§ **Goal**
Your answer should be a single number: the count of lines that hold the word "rigid".

++++ Provided entries

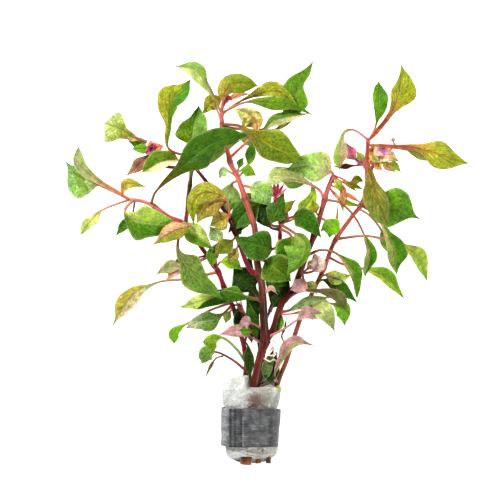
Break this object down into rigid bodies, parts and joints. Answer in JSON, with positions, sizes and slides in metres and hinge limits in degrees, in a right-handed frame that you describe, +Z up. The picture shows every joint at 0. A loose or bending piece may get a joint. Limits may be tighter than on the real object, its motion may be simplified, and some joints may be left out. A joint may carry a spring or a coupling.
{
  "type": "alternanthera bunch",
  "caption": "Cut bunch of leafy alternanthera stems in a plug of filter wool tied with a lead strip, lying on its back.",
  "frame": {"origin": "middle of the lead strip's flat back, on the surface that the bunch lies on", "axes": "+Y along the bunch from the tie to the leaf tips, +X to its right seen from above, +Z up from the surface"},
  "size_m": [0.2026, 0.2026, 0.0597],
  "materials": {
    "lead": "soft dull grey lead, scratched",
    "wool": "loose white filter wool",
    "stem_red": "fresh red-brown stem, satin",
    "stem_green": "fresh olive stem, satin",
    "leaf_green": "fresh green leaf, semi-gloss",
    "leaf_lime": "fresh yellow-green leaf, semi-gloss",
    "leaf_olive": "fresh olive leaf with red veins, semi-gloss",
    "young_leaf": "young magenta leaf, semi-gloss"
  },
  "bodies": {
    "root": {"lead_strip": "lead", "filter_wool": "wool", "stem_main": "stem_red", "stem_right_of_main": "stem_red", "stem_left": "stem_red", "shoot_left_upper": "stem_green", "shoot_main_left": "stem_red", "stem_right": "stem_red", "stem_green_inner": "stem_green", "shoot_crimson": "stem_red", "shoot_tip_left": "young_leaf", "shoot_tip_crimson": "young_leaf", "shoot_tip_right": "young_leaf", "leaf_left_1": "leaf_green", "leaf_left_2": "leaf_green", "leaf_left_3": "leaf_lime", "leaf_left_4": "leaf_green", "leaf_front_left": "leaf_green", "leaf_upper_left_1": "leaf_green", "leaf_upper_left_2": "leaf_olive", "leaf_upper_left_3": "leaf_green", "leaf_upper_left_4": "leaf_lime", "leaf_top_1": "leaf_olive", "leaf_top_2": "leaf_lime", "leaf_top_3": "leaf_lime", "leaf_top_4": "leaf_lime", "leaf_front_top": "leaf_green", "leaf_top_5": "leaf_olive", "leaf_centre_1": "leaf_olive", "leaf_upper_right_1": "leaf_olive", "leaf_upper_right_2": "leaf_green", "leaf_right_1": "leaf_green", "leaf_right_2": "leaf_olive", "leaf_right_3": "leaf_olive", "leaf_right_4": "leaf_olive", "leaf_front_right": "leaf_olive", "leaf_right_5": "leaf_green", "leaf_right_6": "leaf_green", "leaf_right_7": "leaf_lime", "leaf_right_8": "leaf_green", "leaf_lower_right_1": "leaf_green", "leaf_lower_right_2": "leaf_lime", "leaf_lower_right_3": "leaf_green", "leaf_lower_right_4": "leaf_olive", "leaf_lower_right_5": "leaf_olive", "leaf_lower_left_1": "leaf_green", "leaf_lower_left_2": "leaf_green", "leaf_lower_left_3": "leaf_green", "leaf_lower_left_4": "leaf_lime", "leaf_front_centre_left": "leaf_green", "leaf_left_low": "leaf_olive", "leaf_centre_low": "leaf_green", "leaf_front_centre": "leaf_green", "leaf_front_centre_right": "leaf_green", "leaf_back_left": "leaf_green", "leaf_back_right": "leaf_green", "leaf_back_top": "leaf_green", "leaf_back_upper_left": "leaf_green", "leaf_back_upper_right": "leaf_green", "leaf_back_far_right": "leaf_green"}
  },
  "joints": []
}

++++++++
++++ Provided entries

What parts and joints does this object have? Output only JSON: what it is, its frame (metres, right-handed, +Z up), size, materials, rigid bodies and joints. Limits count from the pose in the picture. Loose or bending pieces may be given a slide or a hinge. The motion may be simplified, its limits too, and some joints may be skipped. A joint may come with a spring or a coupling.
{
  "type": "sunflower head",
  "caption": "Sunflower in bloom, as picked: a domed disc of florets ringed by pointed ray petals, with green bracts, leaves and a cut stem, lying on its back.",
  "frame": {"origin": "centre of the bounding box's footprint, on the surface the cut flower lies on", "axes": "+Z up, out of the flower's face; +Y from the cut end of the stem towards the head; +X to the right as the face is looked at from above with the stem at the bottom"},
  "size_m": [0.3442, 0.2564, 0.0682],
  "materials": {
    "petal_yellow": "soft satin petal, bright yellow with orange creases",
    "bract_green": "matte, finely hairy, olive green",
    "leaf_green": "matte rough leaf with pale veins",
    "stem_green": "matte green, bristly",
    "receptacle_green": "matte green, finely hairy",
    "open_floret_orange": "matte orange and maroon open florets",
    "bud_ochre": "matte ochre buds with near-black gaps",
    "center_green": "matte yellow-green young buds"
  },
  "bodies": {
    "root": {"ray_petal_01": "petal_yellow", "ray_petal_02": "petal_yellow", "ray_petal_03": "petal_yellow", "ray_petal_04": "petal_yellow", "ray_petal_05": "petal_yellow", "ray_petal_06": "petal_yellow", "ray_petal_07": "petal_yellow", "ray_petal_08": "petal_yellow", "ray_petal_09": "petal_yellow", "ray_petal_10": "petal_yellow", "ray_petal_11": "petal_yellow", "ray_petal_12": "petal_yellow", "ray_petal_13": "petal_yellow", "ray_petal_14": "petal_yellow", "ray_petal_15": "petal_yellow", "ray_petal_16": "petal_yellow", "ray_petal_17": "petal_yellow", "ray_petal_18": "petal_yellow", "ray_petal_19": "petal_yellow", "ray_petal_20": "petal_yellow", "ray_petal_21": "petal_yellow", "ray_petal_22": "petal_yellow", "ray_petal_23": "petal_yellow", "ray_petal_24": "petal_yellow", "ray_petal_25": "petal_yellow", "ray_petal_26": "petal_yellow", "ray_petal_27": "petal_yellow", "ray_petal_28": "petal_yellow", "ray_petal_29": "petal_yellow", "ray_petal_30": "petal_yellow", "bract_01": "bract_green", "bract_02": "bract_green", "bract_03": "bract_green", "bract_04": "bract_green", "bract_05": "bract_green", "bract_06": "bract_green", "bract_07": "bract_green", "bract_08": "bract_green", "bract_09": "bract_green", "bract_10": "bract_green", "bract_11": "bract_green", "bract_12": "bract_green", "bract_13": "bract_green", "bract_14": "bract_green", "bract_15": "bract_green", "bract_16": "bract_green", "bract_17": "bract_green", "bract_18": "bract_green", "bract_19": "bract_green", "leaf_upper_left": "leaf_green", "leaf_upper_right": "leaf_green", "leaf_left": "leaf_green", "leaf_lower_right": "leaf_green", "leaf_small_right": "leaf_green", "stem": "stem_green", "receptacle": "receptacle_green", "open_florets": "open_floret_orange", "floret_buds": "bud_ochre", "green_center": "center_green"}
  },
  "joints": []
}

++++++++

§ **Response to this task**
2